Memorial Day Memory
From 2008
For
the third consecutive year, I had the honor to participate in The Time
of Remembrance ceremony held on the National Mall. The ceremony honors
the families of those who lost their lives in service to our country.
Amid all the spectacle of uniforms and flags, Joint Chiefs and speeches,
fly-overs and rousing martial music are the regular folks — the
parents, the wives and husbands, the
children — each carrying the heavy absence left behind by the loss of
their loved one. In this third year of taking part, the depth to which
it affected me was no less than the first. In fact, it was deeper.

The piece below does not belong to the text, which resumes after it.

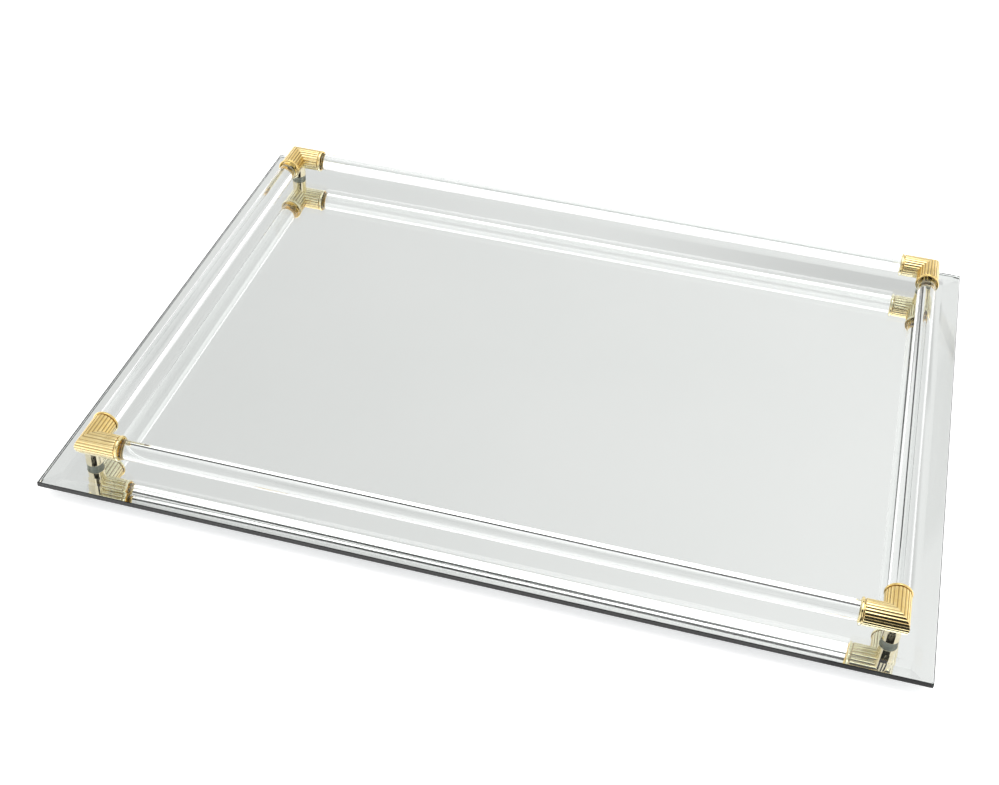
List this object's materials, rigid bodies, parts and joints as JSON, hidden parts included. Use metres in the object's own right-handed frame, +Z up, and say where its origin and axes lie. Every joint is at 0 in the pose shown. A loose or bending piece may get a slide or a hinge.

Shortly before the opening ceremony as early arrivals were filing in, I
was in the center isle of the audience, doing some last minute
arranging of chairs. An upper middle-aged woman a few rows up tripped
and fell flat. A few of us went over to help her. Already fragile with
emotion, it became quickly evident that her tears were more from
embarrassed than pain. Still, I crouched down next to her, along with
others who helped her gather her bearings and regain her dignity as we
checked for any indication of injury. Once we got her to her feet, she
reached into her light jacket and pulled out a framed photograph of a
young uniformed man, smiling broadly. "My son," she showed me with
pride. She kissed it and cradled it, as though he were once again the
infant she'd held in her arms. As she gazed at her son's image, for that
instant her expression of a mother's love combined with agony of loss
captured the essence of that day's ceremony.